Ah, Dear Readers, this is sad news indeed, but predictable. We have here yet another example of the lower orders destroying something fine. There are those who destroy the earth and its resources for their own profit, leaving the rest of us unable to breathe. In the same way, there are those bottom dwellers, once reigned in by their obscurity and now exulting in the light of day granted them by the Internet, who have so misused the various tools and capacities of the World Wide Web, that many websites are taking action to defend themselves against incessant hacking, amongst them the websites of some of the Departmental Archives of France. 

A few years ago, we did write about this, but the pace of blocking access to those outside of France has quickened considerably. Now, you may find that you can access the website but not the digitized records such as parish and civil registrations, census returns, land and succession records, etc.. On many of the websites, you may encounter this message:

"Pour intensifier la sécurité, le Département a décidé de bloquer l’accès hors de France aux pages des “archives en ligne” des Archives départementales."

[To improve our security, the Department has decided to block access to the pages "archives online" from outside France.]

Sadly, this means that those of you outside of France must access the information through the costly commercial genealogy websites that have made deals with some but, it is quite important to note, not all of the Departmental Archives websites. (Yes, those of us who are cynical could think that the blocking is not, in truth, due to hacker harassment but to the money the Departmental Archives can earn by renting access through Filae or Geneanet. By forcing foreign users to use a commercial platform, the archives can increase their earnings, for they surely receive a usage-based royalty.) 
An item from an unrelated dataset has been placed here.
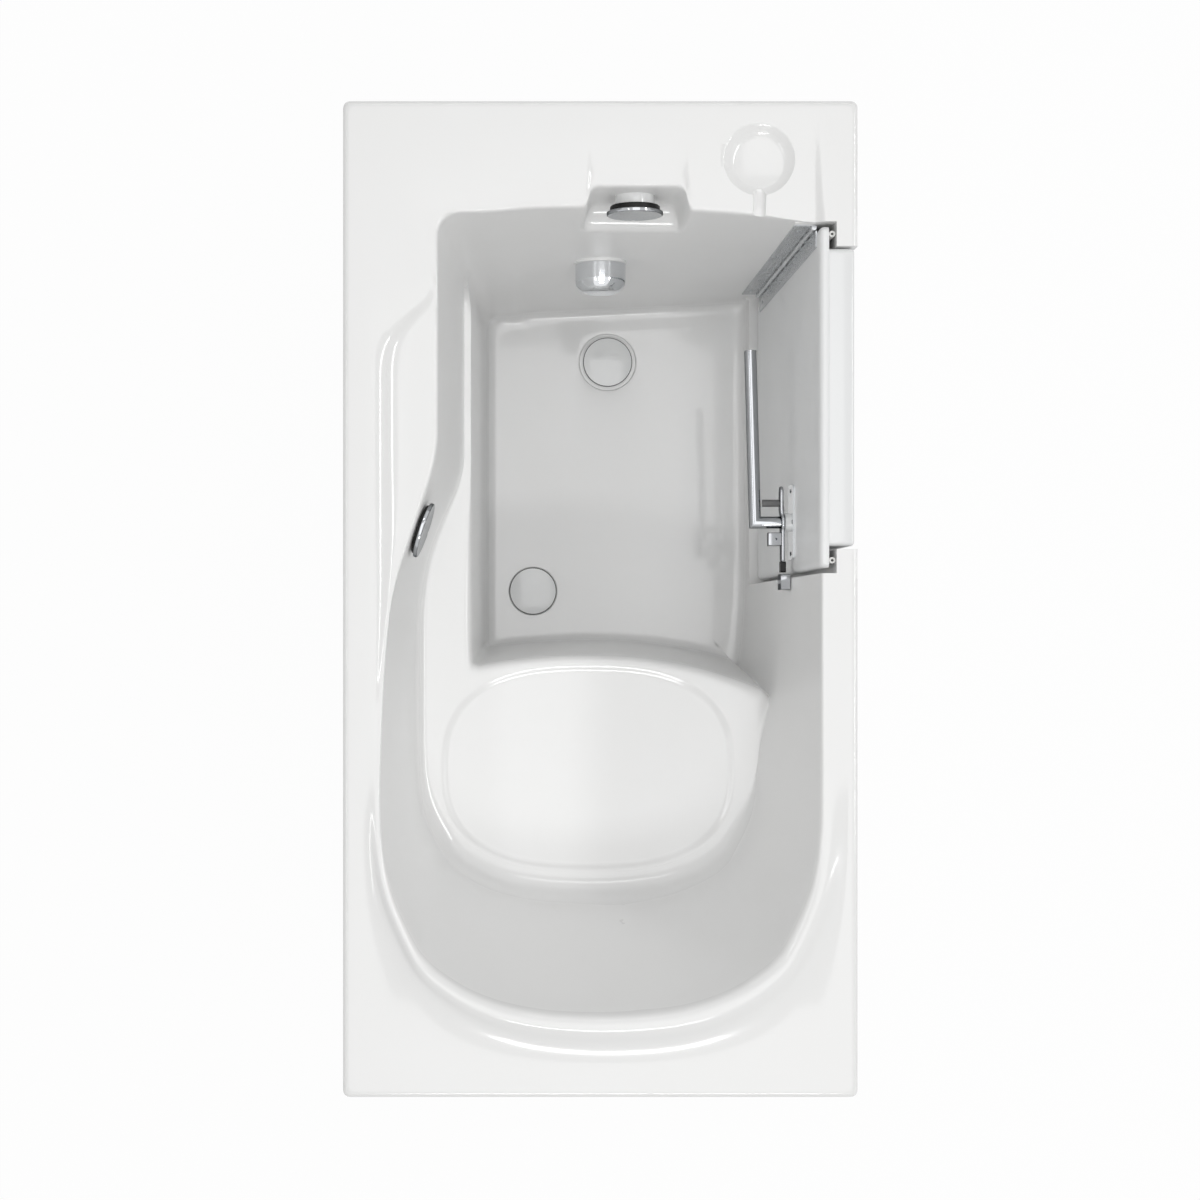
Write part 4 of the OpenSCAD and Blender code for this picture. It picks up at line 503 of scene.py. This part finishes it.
def spline(t):
    """Quadratic B-spline weights in a span about its own control point."""
    return np.stack([(1 - t) ** 2 / 2, 0.5 + t * (1 - t), t * t / 2])


def around(ring, counts):
    """The closed spline round one ring, with its own number of samples in each span."""
    i = np.repeat(np.arange(N), counts)
    w = spline((np.arange(len(i)) - np.repeat(np.cumsum(counts) - counts, counts) + 0.5) / counts[i])
    return w[0][:, None] * ring[i - 1] + w[1][:, None] * ring[i] + w[2][:, None] * ring[(i + 1) % N]


def deck_step(points):
    """The foot deck falls towards the bath: z = H - 8 (746 - y) / 169, up to a soft step, 3 mm wide at
    the rim and 17 mm at the bath, beside the level strip at the door. It fades out towards x = 60."""
    x, y, z = points.T
    fall = 8 * np.clip((746 - y) / 169, 0, 1)
    s = np.clip((328 + 3 + 14 * fall / 8 - x) / (3 + 14 * fall / 8), 0, 1)
    low = H - fall * s * s * (3 - 2 * s)
    near = np.clip((x - 60) / 240, 0, 1)
    near = near * near * (3 - 2 * near)
    deck = (y > FOOT_R - 1) & (z > H - 9)
    return np.c_[x, y, np.where(deck, mixed(z, np.minimum(z, low), near), z)]


def down(rings, steps):
    """The spline from the first ring to the last, with its own number of steps at each ring."""
    rows = [rings[0]]
    for j, s in enumerate(steps):
        w = spline((np.arange(s) + 0.5) / s)
        three = np.stack([rings[max(j - 1, 0)], rings[j], rings[min(j + 1, len(rings) - 1)]])
        rows += list(np.einsum("ks,kic->sic", w, three))
    return rows + [rings[-1]]


ROUND = np.full(N, 6)
ROUND[6:9] = 18
steps = [3, 6, 6, 6, 8, 8, 8, 6, 6, 6, 6, 6, 6, 8, 8, 8, 8, 8, 8, 8, 10, 4]
inside = [deck_step(r) for r in down([around(r, ROUND) for r in inner_net], steps)]
outside = [around(r, ROUND) for r in outer_net]
tub = mesh_object("tub_moulding", *loft(outside[::-1] + inside))


def circle(r, n=96, x=0.0, y=0.0):
    """Anticlockwise circle of radius r about x and y."""
    a = np.linspace(0, 2 * np.pi, n, endpoint=False)
    return np.stack([x + r * np.cos(a), y + r * np.sin(a)], 1)


def box(x, y, z):
    """A plain block as a solid."""
    ring = np.array([[x[0], y[0]], [x[1], y[0]], [x[1], y[1]], [x[0], y[1]]], float)
    return loft([np.c_[ring, np.full(4, h)] for h in z])


def turned(profile, x, y, n=96):
    """A solid of revolution about a vertical line, from (radius, height) pairs, bottom first."""
    return loft([np.c_[circle(r, n, x, y), np.full(n, z)] for r, z in profile])


def wall_frame(origin, axis):
    """Origin and three unit vectors: across, up and out along the axis."""
    out = np.array(axis, float) / np.linalg.norm(axis)
    across = np.cross([0, 0, 1], out)
    across /= np.linalg.norm(across)
    return np.array(origin, float), across, np.cross(out, across), out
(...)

Alternatively, you can try FamilySearch online or, if you live near one, at one of their libraries.

We will begin noting in the panel to the left, which has links to the websites of the Departmental Archives, those which block access to users outside of France. We can learn of this only from you, Dear Readers. As we are in France, we never see the message, so, please do let us know which websites have blocked you. (Access will never be blocked within France, for the law requires that all archives be open to all citizens.)

A most unfortunate development and, sadly, on the rise.